Jacob Sperwer gebruikt de molen in 1650 en 1659 als punt bij zijn landmetingen (gahetna.nl, binnenlandse kaarten Hingman inv. nrs. 2191 en 2192). Daarbij tekent hij de molen echter als standerdmolen (zie onder). Is sprake van een voorganger of van een standaard molensymbool? In 1673 tekent Mattheus van Nispen de molen wel als bovenkruier met stelling (gahetna.nl, coll. Hingman, inv.nr. 2204).

Bron: oa. Draaiende wieken, stappende paarden - Molens op het Eiland van Dordrecht, C.J.P. Grol en J. Zondervan-Van Heck, Jaarboek 2008 Historische Vereniging Oud-Dordrecht.

Geheugensteuntje
Met behulp van dit vers konden de Dordtenaren de namen van de vele oliemolens op het Eiland van Dordrecht onthouden.

Het Klaverblad, dat maalt zo snel,
De Karnton, die weet het wel (Waker)
Het Seimpje met zijn kloek verstand,
dat maalt zijn zaadjes kort en kant (De Zwarte Arend)
De Lelie is een mooie blom,
De Waker lacht daar echter om (De Wakende Kraan)
De Reiger staat nogal in het riet,
Waar De Kat zeer fel op ziet
De Oude Ruiter ruitert snel,
De Haan die kraait des morgens wel
De Uil staat reeds voor de ploeg (De Valk)
Als De Sprokkelaar zijn dingen doet (Het Anker)
De Wever weeft zijn garen fijn (De Willem I)
De Zeelt die wil gevangen zijn
De Bakker bakt zijn brood te licht (De Hoop)
De Poortklok heeft dit lied gedicht (De Karper)

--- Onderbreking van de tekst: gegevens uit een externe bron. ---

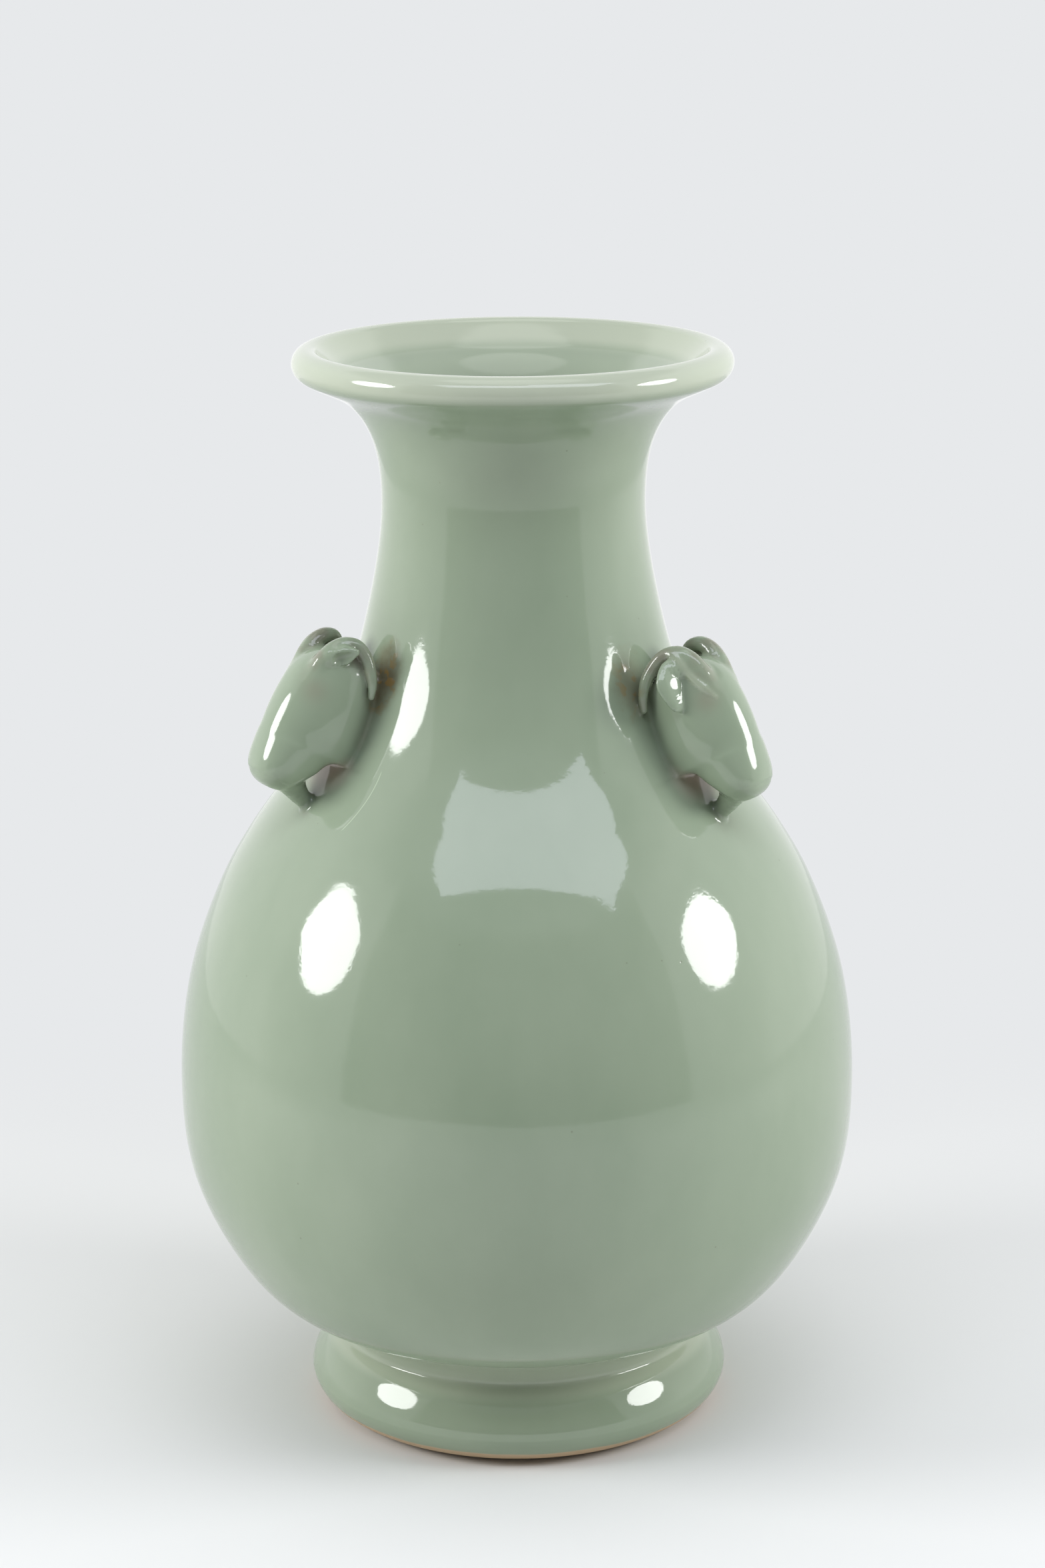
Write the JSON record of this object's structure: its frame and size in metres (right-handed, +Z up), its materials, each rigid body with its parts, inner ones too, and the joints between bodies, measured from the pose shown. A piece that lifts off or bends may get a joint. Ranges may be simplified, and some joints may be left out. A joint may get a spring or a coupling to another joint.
{
  "type": "celadon vase",
  "caption": "Tall pear-shaped glazed vase with a flared rolled lip, a thick foot ring and curl-horned ram's heads luted on its shoulder.",
  "frame": {"origin": "centre of the foot, on the surface the vase stands on", "axes": "+Z up along the vase's axis, -Y towards the side the picture was taken from"},
  "size_m": [0.188, 0.188, 0.3],
  "materials": {
    "celadon_glaze": "smooth glossy grey-green celadon glaze"
  },
  "bodies": {
    "root": {"foot_ring": "celadon_glaze", "lower_body": "celadon_glaze", "upper_body": "celadon_glaze", "neck": "celadon_glaze", "mouth": "celadon_glaze", "left_ram_head": "celadon_glaze", "left_ram_beard": "celadon_glaze", "left_ram_left_horn": "celadon_glaze", "left_ram_left_ear": "celadon_glaze", "left_ram_right_horn": "celadon_glaze", "left_ram_right_ear": "celadon_glaze", "right_ram_head": "celadon_glaze", "right_ram_beard": "celadon_glaze", "right_ram_left_horn": "celadon_glaze", "right_ram_left_ear": "celadon_glaze", "right_ram_right_horn": "celadon_glaze", "right_ram_right_ear": "celadon_glaze", "back_ram_head": "celadon_glaze", "back_ram_beard": "celadon_glaze", "back_ram_left_horn": "celadon_glaze", "back_ram_left_ear": "celadon_glaze", "back_ram_right_horn": "celadon_glaze", "back_ram_right_ear": "celadon_glaze"}
  },
  "joints": []
}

Dit molenrijmpje betreft alle 16 oliemolens van het Eiland van Dordrecht. Het moet ongeveer tussen 1802 en 1832 gemaakt zijn. De olieslagers waren in die tijd allemaal aangesloten bij een confrérie van olieslagers, een soort gilde/broederschap.

aanvullingen

trivia

Mattheus van Nispen maakte rond 1688 een kaart van het gebied Weeskinderendijk, Papengat en ’s-Gravendeelsedijk. Bij de sluis van de Zuidpolder, op grond van de Mijl, is De Oude Ruiter te zien. Van Nispen tekende hem met toevoeging van de letter M. Op de legenda van deze kaart schreef hij onder deze letter: ‘den olijmolen van sr. Block van outs’. Deze heer Block zal waarschijnlijk de stichter van de molen zijn geweest. Mogelijk verkocht hij de molen aan Willem van Ravesteyn, want die was in 1690 eigenaar van deze molen.